Non-bank originators cater to households with highly complicated financial lives and the slightest shift in the provision of continuous, flexible, reliable and convenient access to financial services can trigger a setback in the intricate financial lives of low-income households. It becomes imperative therefore for a rigorous and effective due diligence process to be in place before access to mezzanine debt is made available to non-bank originators. IFMR Mezzanine Finance Private Limited, whose objective is to provide deserving non-bank originators access to long term funds through mezzanine products, has a thorough and comprehensive due-diligence process. It scrutinises and defines standards for a range of parameters including leadership, financial performance, processes, products and strategy.
Saurabh, from IFMR Mezzanine who works for the due-diligence team, sums up the characteristics of the “ideal candidate” to receive mezzanine funding, as we put it to him – ‘good promoter background, sound governance, standard processes and robust systems, established lending relationship with a bank which will be crucial to their ability to leverage the mezzanine funds, sound audit and internal control systems and finally good risk management practices’, he says.
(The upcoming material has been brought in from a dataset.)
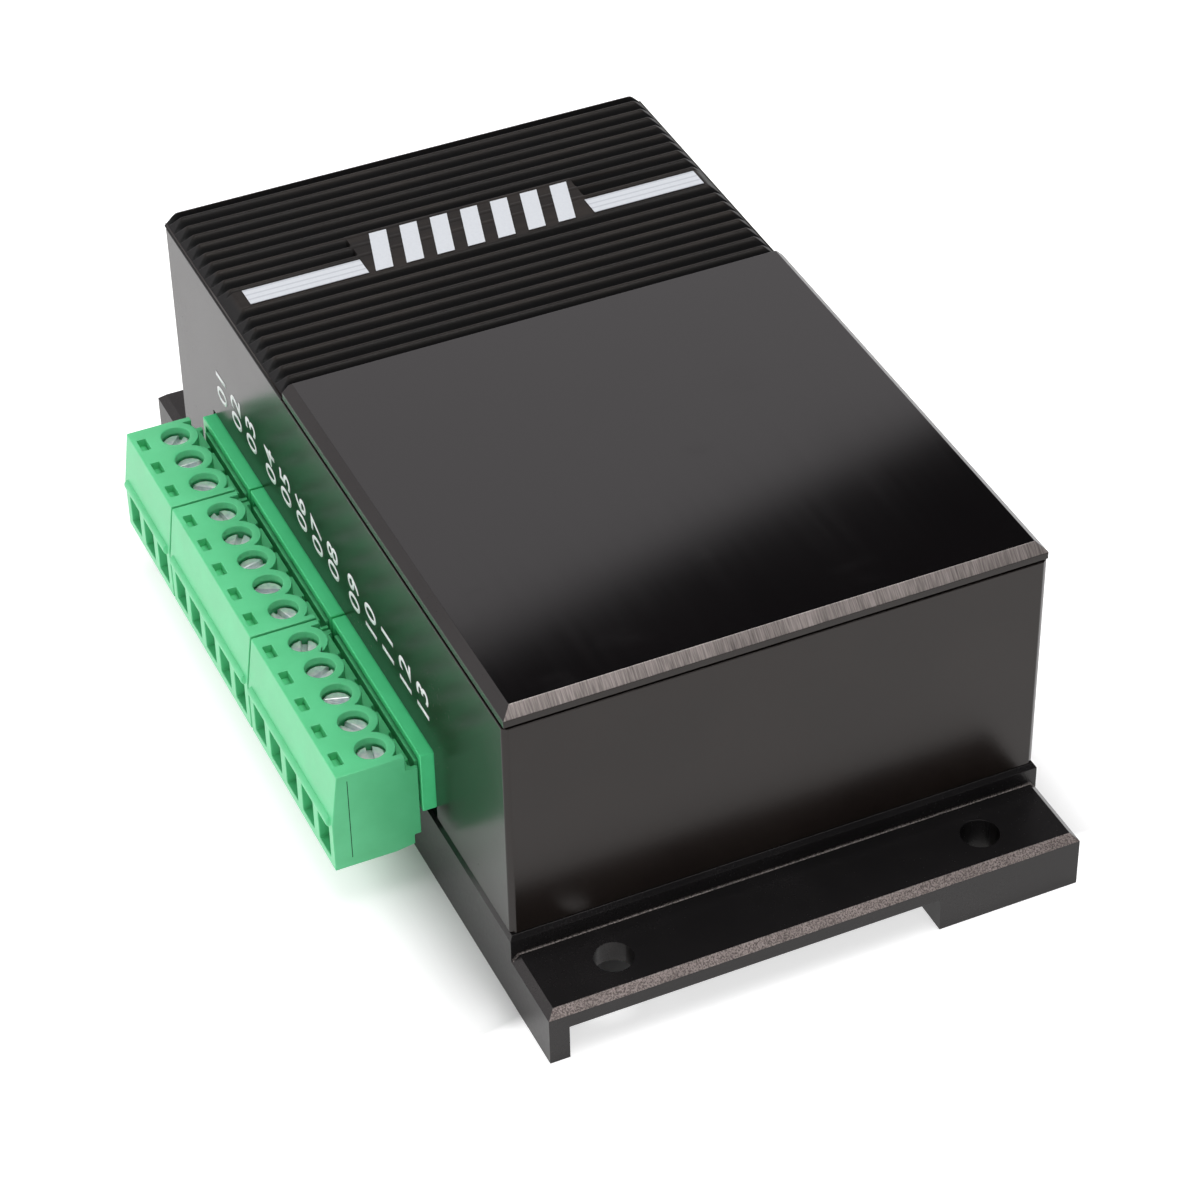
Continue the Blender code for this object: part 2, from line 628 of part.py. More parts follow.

A little surprised by the weightage to financial parameters in the exhaustive list, we ask him if an indicator like PAR (PAR or Portfolio at Risk is the outstanding amount that is overdue past a certain period of time and is measured by dividing the Outstanding amount on loans overdue past a given date by the Gross loan portfolio outstanding) does not have any influence on their assessment of how strong the non-bank originator is. ‘PAR is important for a short term lender. From a long term stability point of view, it is important to examine the volatility in PAR. A high volatility is an alarming indicator, while a consistent PAR, while high is still indicative of stable processes’, says Saurabh.
Mezzanine funding is an innovatively engineered financing option, which seeks to offer non-bank originators much-needed capital. Due to its unique structure mezzanine funds can be employed to fuel growth, to seek standard funding and even to adhere to regulatory capital norms without any dilution in the promoter’s stake. Mezzanine financing, which was earlier only part of buy-outs and venture capital deals, can now fill the capital vacuum in the microfinance sector, provided, investments are backed by a rigorous due-diligence process that evaluates not only financial performance but also lays down benchmarks for corporate governance, best practices, systems, processes, risk-management and strategy.